Bienvenidos al Barrio Viejo

Welcome to the Old Neighborhood

The Tortilla flats Legacy Project Website is a digital compilation of the hard copy archives created from 1992-2022, documenting the Tortilla Flats neighborhood displaced in the late 1940’s-early 1950s when the 101 freeway was built through westside Ventura CA (the 1960s).

 It contains the oral histories gathered from the neighborhood residents and the photos and drawings from which  3 monumental murals were created.

 It contains media coverage and bureaucratic maneuverings of said murals.

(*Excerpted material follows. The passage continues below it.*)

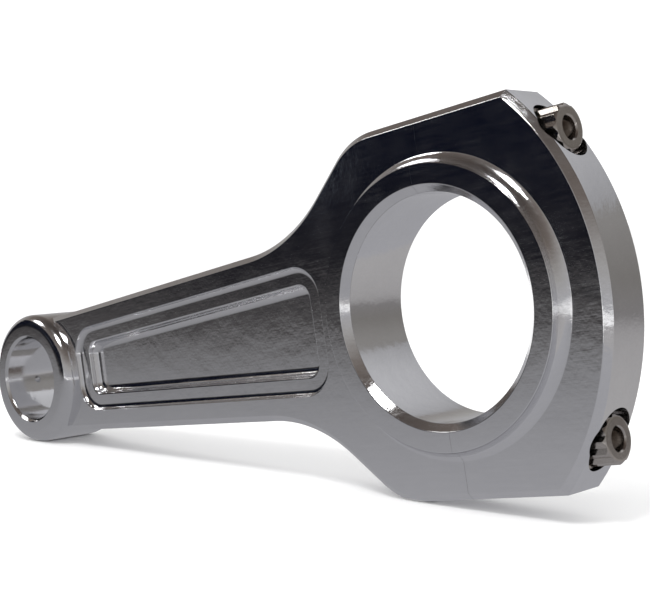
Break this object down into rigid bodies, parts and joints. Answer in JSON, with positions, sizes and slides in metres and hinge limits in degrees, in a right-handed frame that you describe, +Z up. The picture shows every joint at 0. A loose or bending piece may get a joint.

It contains the photo collection and identification of Tortilla Flats families and places – the ongoing efforts of the Tortilla Flats Legacy committee, as well as documentation of their many neighborhood reunions.

It is our intention that this website function as an educational tool, an inspiration for future oral history gathering, and historical documentation of what is lost in the course of social “progress.”

It is our desire that those exposed to this project recognize that history is made when individuals record and make art celebrating what happened to people and places.

Our message: Make your own History. The technological power to document is in everyone’s hands, much more so than when we started in 1993. Don’t wait for others to recognize what you believe is important to archive.

Mural Projects

First Mural 1992-1995

The Tortilla Flats Mural and Reunion Project first presented publicly in the form of a neighborhood reunion in 1994, @ Nicholby’s Nightclub, and a 6 ’tall x 507’ long mural by Hanrahan and Mora 1995. This first mural was located on Figueroa Street across from the Ventura County Fairgrounds.

Second Mural 2008

Location: 1903 building 2 West Main, West Main St., and South Ventura Ave. Ventura CA 93001, the east-facing exterior wall.
Designed by Moses Mora and MB Hanrahan; painted by MB Hanrahan

We painted the mural with acrylic paints, on Polytab. Polytab is a synthetic nonwoven material that one can paint on and then affix to walls or other surfaces at another time. The mural panels were then affixed to the wall with acrylic gel.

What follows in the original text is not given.